Machine learning algorithms found a new home in marketing stacks in the late 2000s, but marketers were not ready to accept a black box.
Soon enough AI gained further trust from marketers and became a must-have, with more and more brands viewing it not as the sole decision-maker, but as a vital tool for augmenting the decision-making process.
As the deployment of cloud infrastructure made AI more affordable and scalable, some brands began putting such faith in AI that they began treating it as black box, leaving it to make decisions with little human involvement.
Today, these advanced algorithms are providing a quantum leap in the quality of experiences they enable, but marketers must understand the value they yield. In the future, a hybrid approach should be expected, with greater investments in algorithms that provide results while also affording marketers control.

Throughout history, the basic purpose of marketing hasn’t changed. As in generations past, the role of the marketer today is to encourage consumer engagement in hopes of driving purchases and building brand loyalty. But while the function largely remains the same, achieving the ultimate customer experience has dramatically evolved with the arrival of personalization and artificial intelligence (AI)-based technologies, equipping practitioners with an entirely new and sophisticated set of tools to best connect with their target audiences.
These advancements allow for the automatic delivery of relevant, tailored customer experiences in a much simpler, faster, and more efficient way than was ever possible before.
In fact, according to a Demandbase survey, by 2019, 84 percent of marketing and sales professionals were either already using AI as part of their business operations or were in various stages of planning and implementing their AI strategies.
But what has the journey looked like for brands as it relates to these intelligent systems, how have they influenced the marketing workflow, and where do we see AI continuing to reshape the industry?
Let’s trace its recent history through the lens of Dynamic Yield’s growth within the space and evaluate the lessons learned as well as our predictions for what the future has to hold.
AI: From hype to a rethink
In the late 2000s, AI, and more specifically, machine learning algorithms, were mostly found within theoretical discussions in academia or left to the large tech companies such as Google and Amazon.
It wasn’t until around 2009 that machine learning gained its legs and initiatives like the Netflix Prize, a content recommendations algorithm contest, catapulted the industry’s know-how forward and demonstrated its potential commercial applications within the martech landscape and beyond.
Soon after, new disruptive algorithms dubbed ‘Contextual Bandits,’ ‘Collaborative Filtering,’ and more offered marketers greater accuracy, efficiency, and scale in how they delivered, analyzed, and optimized experiences across the customer journey.
These would eventually become the industry standard, but despite the many benefits and positive impacts on performance, early adopters wanted to better understand how the technology worked.
After all, if AI and machine learning were going to replace the deep product knowledge and domain expertise gained by marketers throughout the years, it only made sense that they would want to know exactly what went into the calculations and why, for example, a certain user was served a particular piece of content over another.

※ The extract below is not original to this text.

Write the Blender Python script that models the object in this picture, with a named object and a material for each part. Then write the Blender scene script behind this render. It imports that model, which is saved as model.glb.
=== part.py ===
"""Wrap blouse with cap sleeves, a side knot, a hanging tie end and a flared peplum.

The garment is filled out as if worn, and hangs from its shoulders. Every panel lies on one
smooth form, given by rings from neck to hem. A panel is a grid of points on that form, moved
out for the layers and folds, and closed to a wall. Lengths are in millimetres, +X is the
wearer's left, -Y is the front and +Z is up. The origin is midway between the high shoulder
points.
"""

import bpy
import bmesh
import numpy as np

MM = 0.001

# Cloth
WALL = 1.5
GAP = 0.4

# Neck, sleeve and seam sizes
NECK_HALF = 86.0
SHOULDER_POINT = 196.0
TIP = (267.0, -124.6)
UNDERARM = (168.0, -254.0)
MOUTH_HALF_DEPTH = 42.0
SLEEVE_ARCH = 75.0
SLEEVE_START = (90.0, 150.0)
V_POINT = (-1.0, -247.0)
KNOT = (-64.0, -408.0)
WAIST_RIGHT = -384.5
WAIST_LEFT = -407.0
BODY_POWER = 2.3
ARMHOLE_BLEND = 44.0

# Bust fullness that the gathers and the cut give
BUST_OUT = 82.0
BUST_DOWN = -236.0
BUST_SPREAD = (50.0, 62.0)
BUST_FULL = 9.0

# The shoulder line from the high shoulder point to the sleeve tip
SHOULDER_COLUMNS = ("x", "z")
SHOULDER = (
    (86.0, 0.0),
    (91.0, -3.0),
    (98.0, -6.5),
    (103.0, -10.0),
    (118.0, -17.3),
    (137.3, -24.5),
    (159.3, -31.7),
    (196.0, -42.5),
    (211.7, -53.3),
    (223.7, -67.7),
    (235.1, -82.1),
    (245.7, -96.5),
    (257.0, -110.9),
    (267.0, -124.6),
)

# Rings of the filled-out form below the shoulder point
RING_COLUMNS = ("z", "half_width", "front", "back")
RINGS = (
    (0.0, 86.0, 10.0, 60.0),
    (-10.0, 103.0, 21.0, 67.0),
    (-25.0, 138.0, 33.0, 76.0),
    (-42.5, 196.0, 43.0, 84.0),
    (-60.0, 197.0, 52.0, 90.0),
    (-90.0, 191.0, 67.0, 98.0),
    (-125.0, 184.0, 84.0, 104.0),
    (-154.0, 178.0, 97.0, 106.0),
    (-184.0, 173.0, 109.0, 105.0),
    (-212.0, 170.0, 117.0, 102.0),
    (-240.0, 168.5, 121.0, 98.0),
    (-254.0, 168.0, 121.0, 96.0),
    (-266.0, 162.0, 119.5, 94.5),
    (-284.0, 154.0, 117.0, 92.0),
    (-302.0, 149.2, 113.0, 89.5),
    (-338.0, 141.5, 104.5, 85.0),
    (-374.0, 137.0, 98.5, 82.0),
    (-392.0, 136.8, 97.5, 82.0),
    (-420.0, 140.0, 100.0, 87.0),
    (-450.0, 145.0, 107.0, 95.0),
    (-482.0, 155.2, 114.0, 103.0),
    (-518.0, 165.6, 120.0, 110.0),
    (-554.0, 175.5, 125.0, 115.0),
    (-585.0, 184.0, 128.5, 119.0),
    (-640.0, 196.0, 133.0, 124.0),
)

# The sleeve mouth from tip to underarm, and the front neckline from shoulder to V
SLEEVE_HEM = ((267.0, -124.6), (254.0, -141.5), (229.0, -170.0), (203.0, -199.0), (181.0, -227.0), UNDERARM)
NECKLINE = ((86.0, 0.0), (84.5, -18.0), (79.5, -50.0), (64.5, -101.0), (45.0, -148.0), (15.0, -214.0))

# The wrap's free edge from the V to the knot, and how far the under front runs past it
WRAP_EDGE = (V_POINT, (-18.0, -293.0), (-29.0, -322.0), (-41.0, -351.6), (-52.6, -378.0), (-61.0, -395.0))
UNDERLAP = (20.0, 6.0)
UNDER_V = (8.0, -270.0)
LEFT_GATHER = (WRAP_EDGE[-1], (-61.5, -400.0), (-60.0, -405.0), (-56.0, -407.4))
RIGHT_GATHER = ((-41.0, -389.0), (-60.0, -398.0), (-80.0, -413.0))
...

Simply put, AI could not function as a black box.
The shift to augmented intelligence
To meet the marketers’ growing demand for greater control over and understanding of the outputs, the algorithms implemented and technology had to adapt.
For instance, at Dynamic Yield, we introduced additional algorithms that were easy to explain, understand, and predict. This led to high adoption, and subsequently, many improved experiences which generated significant business impact.

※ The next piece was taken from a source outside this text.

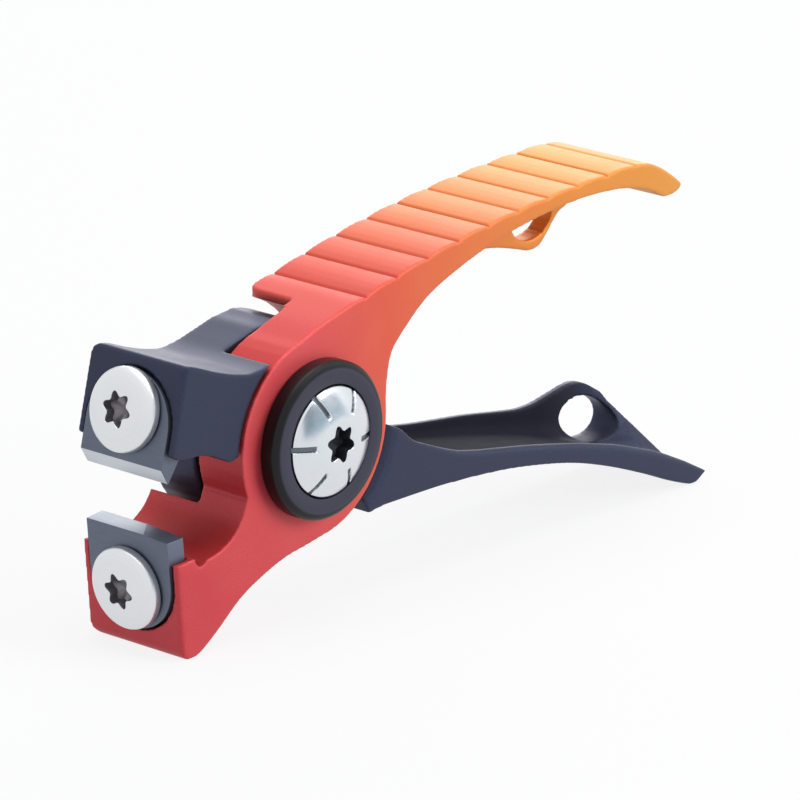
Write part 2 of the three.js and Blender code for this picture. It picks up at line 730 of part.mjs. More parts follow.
// The cap seats on the ring's floor; its grooves follow the dome down to its rim
function pivotCap() {
  const top = capRimHeight + capDomeHeight;
  const floor = roundHead(capRadius, capFlatRadius, capRimHeight, capDomeHeight, capGrooveDepth);
  const grooves = Array.from({ length: capGrooveCount }, (_, i) => radialBox(
    capGrooveAngle + i * 360 / capGrooveCount, capGrooveStart, capRadius + overrun,
    capRimHeight - capGrooveDepth, top + overrun, capGrooveWidth).subtract(floor));
  const head = roundHead(capRadius, capFlatRadius, capRimHeight, capDomeHeight);
  return cutAll(head, [...grooves, star(capStarRadius, starDepth, top, capStarAngle)]);
}

function pivotScrew() {
  const shank = disc(screwShankRadius, -(capSeat + half - ringFloor), capRimHeight / 3);
  return pivotCap().add(shank).rotate([180, 0, 0]).translate([0, -capSeat, 0]);
}

function pivotBarrel() {
  const sleeve = tube(holeRadius, barrelRadius, -half, capSeat);
  const plug = disc(barrelRadius, half, capSeat + capRimHeight / 3);
  return pivotCap().translate([0, capSeat, 0]).add(sleeve).add(plug);
}

function cupRing(side) {
  const inner = capRadius + ringGroove;
  const profile = [[barrelRadius + runningGap, half], [ringFootRadius, half],
    ...dome(ringFootRadius, ringFaceRadius, half + ringShoulder, ringHeight - ringShoulder),
    [inner, half + ringHeight], [inner, capSeat], [barrelRadius + runningGap, capSeat],
    [barrelRadius + runningGap, half]];
  return turned(profile.map(([radius, y]) => [radius, side * y]));
}

function bush(side) {
  const inner = barrelRadius + runningGap;
  const profile = [[inner, pocketDepth], [bushRadius, pocketDepth], [bushRadius, half - bushFlangeThickness],
    [bushFlangeRadius, half - bushFlangeThickness], [bushFlangeRadius, half], [inner, half],
    [inner, pocketDepth]];
  return turned(profile.map(([radius, y]) => [radius, side * y]));
}

function thrustWasher() {
  const pin = onCircle(stopPinOrbit, stopPinAngle);
  return tube(washerInnerRadius, washerOuterRadius, -lap, lap)
    .subtract(roundRod(washerHoleRadius, pin.x, pin.y, -half, half));
}

function stopPin() {
  const pin = onCircle(stopPinOrbit, stopPinAngle);
  return roundRod(stopPinRadius, pin.x, pin.y, -lap - stopPinDepth, lap + stopPinReach);
}

// A torsion spring round the barrel, with one leg in each hub
function returnSpring() {
  const place = (radius, angle, y) => {
    const point = onCircle(radius, angle);
    return new THREE.Vector3(point.x, y, point.y);
  };
  const points = [place(springRadius + springLeg, springAngle, -springHeight / 2)];
  const turns = Math.round(springTurns * springPoints);
  for (let i = 0; i <= turns; i += 1) {
    points.push(place(springRadius, springAngle + 360 * springTurns * i / turns,
      springHeight * (i / turns - 1 / 2)));
  }
  points.push(place(springRadius + springLeg, springAngle + 360 * springTurns, springHeight / 2));
  const section = new THREE.Shape(Array.from({ length: wireSides }, (_, i) => onCircle(
    wireRadius, i * 360 / wireSides)));
  const path = new THREE.CatmullRomCurve3(points, false, 'centripetal');
  return toSolid(new THREE.ExtrudeGeometry(section, { steps: springSteps, extrudePath: path }));
}

// Finishes
function finish(color, roughness, metalness) {
  return new THREE.MeshStandardMaterial({ color, roughness, metalness });
}

const redAnodised = finish(0xe4604f, 0.45, 0.3);
const blackAnodised = finish(0x2c2e38, 0.4, 0.3);
const blackSteel = finish(0x33353c, 0.35, 0.7);
const brightSteel = finish(0xd5d7da, 0.25, 0.9);
const bronze = finish(0xa9814a, 0.4, 0.8);

const ribbed = new THREE.Group();
ribbed.rotation.y = -rad(ribbedTilt);
ribbed.add(
  toMesh('ribbed_lever', ribbedLever(), redAnodised),
  toMesh('anvil_plate', anvilPlate(), blackSteel),
  toMesh('anvil_screw', plateScrew(-anvilScrewDrop), brightSteel),
  toMesh('near_ring', cupRing(-1), blackSteel),
  toMesh('pivot_screw', pivotScrew(), brightSteel),
  toMesh('pivot_barrel', pivotBarrel(), brightSteel),
  toMesh('near_bush', bush(-1), bronze),
  toMesh('thrust_washer', thrustWasher(), bronze),
  toMesh('stop_pin', stopPin(), brightSteel),
  toMesh('return_spring', returnSpring(), brightSteel),
);

const plain = new THREE.Group();
plain.rotation.y = -rad(plainTilt);
plain.add(
  toMesh('plain_lever', plainLever(), blackAnodised),
  toMesh('cutter_plate', cutterPlate(), blackSteel),
  toMesh('cutter_screw', plateScrew(cutterScrewRise), brightSteel),
  toMesh('far_ring', cupRing(1), blackSteel),
  toMesh('far_bush', bush(1), bronze),
);

// The nipper stands on its lower jaw and the end of its lower handle
const nipper = new THREE.Group();
nipper.add(ribbed, plain);
nipper.updateMatrixWorld(true);
const extent = new THREE.Box3().setFromObject(nipper, true);
const middle = extent.getCenter(new THREE.Vector3());
nipper.position.set(-middle.x, -middle.y, -extent.min.z);
nipper.updateMatrixWorld(true);

export default nipper;
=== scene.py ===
# %% [markdown]
# # A hand nipper with a red and a black lever
#
# The tool is two flat levers on one big pivot. The ribbed lever is anodised aluminium that fades from
# red at its jaw to amber at its tip, and the plain lever is black. Each jaw holds a steel plate under
# one round-headed screw, and a dark cup ring frames the polished cap of the pivot on each side.
#
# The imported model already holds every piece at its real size. This script only dresses it: it gives
# each piece softer edges and a finish, and adds a camera, a floor and soft light.

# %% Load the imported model
import math

import bmesh
import bpy
from mathutils import Matrix, Vector


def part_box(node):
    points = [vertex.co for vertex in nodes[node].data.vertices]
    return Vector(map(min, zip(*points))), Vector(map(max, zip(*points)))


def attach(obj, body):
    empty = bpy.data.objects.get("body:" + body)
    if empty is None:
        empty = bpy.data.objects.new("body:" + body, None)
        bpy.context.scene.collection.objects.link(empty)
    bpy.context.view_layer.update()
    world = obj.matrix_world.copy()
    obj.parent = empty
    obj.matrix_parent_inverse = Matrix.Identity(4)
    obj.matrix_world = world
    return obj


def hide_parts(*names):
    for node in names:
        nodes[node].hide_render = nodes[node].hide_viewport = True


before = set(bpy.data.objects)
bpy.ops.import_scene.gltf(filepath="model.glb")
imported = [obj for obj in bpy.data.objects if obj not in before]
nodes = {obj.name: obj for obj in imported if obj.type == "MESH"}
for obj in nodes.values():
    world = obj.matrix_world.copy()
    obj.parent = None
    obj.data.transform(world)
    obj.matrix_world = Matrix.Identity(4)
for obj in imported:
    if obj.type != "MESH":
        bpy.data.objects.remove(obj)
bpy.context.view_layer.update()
print("packed pieces:", len(nodes))

# %% [markdown]
# ## Where things are
#
# Nothing is placed by eye. A cup ring is a round piece on the pivot's axis, so the middle of its box
# is the pivot. The two levers lean by different angles about that axis, and most shapes are simplest
# to describe along a lever, so two small helpers turn a point of the scene into a lever's own frame.

# %% The pivot and the two levers
MM = 0.001
RIBBED_TILT = math.radians(6.28)
PLAIN_TILT = math.radians(-12.88)


def middle(node):
    low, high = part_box(node)
    return (low + high) / 2


pivot = Vector((middle("near_ring").x, 0, middle("near_ring").z))


def along_lever(point, tilt):
    """The point's distance along a lever, across it and above it, from the pivot."""
    reach = point - pivot
    return Vector((
        reach.x * math.cos(tilt) + reach.z * math.sin(tilt),
        reach.y,
        reach.z * math.cos(tilt) - reach.x * math.sin(tilt),
    ))


def off_lever(reach, tilt):
    """The scene's place of a point that is given in a lever's own frame."""
    return pivot + Vector((
        reach[0] * math.cos(tilt) - reach[2] * math.sin(tilt),
        reach[1],
        reach[0] * math.sin(tilt) + reach[2] * math.cos(tilt),
    ))


def lever_box(node, tilt):
    """A node's lowest and highest corners along a lever's own axes."""
    places = [along_lever(vertex.co, tilt) for vertex in nodes[node].data.vertices]
    low = Vector([min(place[i] for place in places) for i in range(3)])
    high = Vector([max(place[i] for place in places) for i in range(3)])
    return low, high


print("pivot in mm:", [round(x / MM, 3) for x in pivot])

# %% [markdown]
# ## The camera
#
# The photograph looks at the jaw end from the left and a little above, through a long lens. The
# angles below are the photograph's. There the tool leans back by a degree and a half from how it
# stands on a table, so the camera leans by as much.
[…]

We also allowed marketers to A/B test algorithms against the existing control or other algorithms, with the ultimate decision over which strategy to apply left to the marketer (based on the business results yielded from each algorithm).
In one AI application at Dynamic Yield, rather than automatically applying what the algorithm should recommend, our Predictive Targeting solution was designed to “detect” personalization opportunities, i.e., data-backed suggestions that teams could “click to apply” for additional projected revenue gains.
By 2017, more and more brands began to see AI not as the sole decision-maker, but as a vital tool for augmenting the decision-making process, gaining trust from marketers.
And ironically, as AI started to expand into many areas of everyday life in the form of personal voice assistants, smart home devices, web search answers, self-driving vehicles, as well as greater content and product recommendations, a shift in mindset occurred yet again.
AI is a safe zone for continued innovation
Widely adopted across industries, AI was suddenly no longer a novelty, increasingly considered a must-have from marketers who now expected smarter decision-making.
And as machine learning technology improved – with the rise of deep learning-based recommendations that made AI even more intelligent – marketers came to trust (and adopt) AI at even greater rates.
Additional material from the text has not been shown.